Friday 25 July 2014

CSE GLOBAL

UOBKayhian on 25 Jul 2014

Lean And Mean Undervalued Machine
CSE Global (CSE) is an international technology group with clients from the oil & gas
(O&G), mining and infrastructure sectors. CSE provides engineering solutions
throughout the entire O&G supply chain - upstream (automation systems), midstream
(pipeline monitoring) and downstream (telecommunications). It also has a unit that
provides environmental furnace systems.
INVESTMENT HIGHLIGHTS
  • Initiate with BUY and a street-high target price of S$0.88, representing a 23% upside. Our target price is based on 12.6x 2015F PE (EPS: 7 cents), or a 20% discount to sector mean. CSE offers the highest dividend yields of 3.6-4.2% in the sector, based on a 40% payout. We project a conservative 3-year net profit CAGR of 8.3% on the back of: a) rising orderbook driven by maintenance projects and a refocus on brownfield and small greenfield projects, and b) improving margins. We see room for more upside from a turnaround in its environmental division and earnings-accretive M&As.
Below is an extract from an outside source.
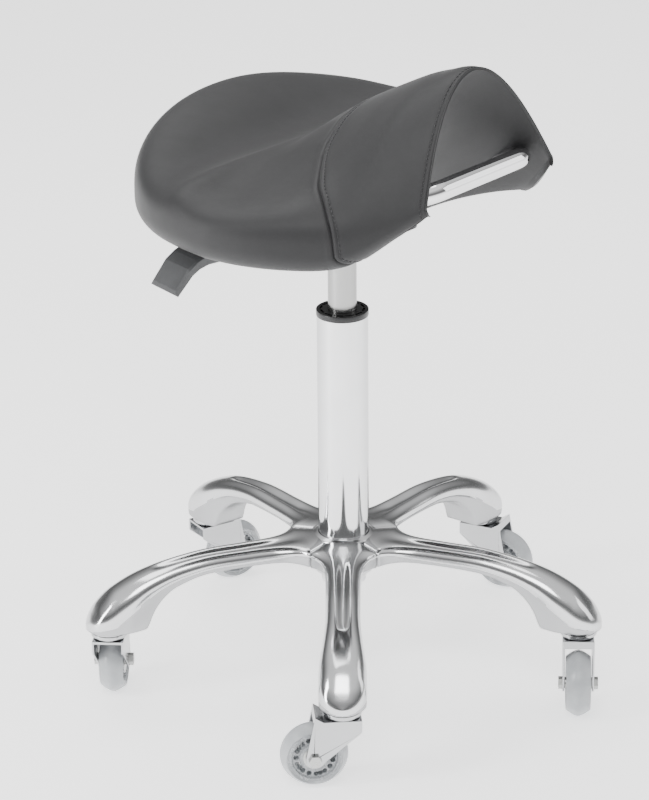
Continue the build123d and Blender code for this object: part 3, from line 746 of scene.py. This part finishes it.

  • Constant-flow business accounts for 80% of group revenue. These include maintenance, upgrading and brownfield projects that consistently flow in based on the requirements of the current O&G market and from existing customers. These provide a base level of business that the group has to sustain and also provides stability in an otherwise volatile and long-drawn O&G market.
  • S$300m orderbook provides visibility from 2014 onwards. With maintenance & enhancement revenue estimated at S$150m-200m p.a., we think revenue for this year will meet last year’s over S$400m. With more higher-margin projects and lower financing costs, we project a net profit growth of 8.5% yoy in 2014. Management is now looking to secure contracts for 2015 recognition.
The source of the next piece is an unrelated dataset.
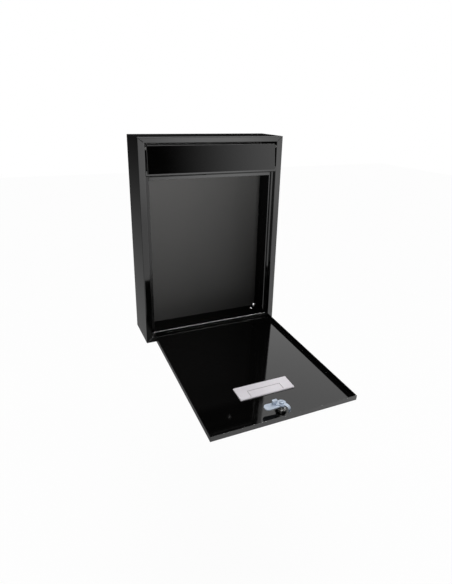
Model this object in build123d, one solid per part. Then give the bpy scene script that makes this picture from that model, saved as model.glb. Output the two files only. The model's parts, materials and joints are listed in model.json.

  • Leaner and refocused after divestment of healthcare unit; decamping in the Middle East. We view the sale of its UK subsidiary, Servelec Group, in 2013 positively as the division was rather isolated from the rest of the group and had limited growth potential. Decamping from three loss-making projects in the Middle East in 1H14 also removes the overhang of further provisions. We believe management is now focused on consolidating its position and running a more efficient strategy.
  • Carving a niche in engineering integration solutions for O&G. With a smaller and nimbler business model, CSE has refocused on small greenfield and brownfield projects where it can compete more effectively. Gross margins are higher at 30-35%, and execution horizons are shorter at 3-6 months. Its relatively small size allows it flexibility and faster turnarounds when bidding for projects.
  • Clean balance sheet supports strategic M&As. We do not rule out small M&As for regional strengthening while more sizeable transactions may come in 2H15. Management targets companies that are earnings-accretive with strong cash flows. As of end-Mar 14, the group had a gearing of 10% and net cash of S$44m (or 8.6 cents/ share).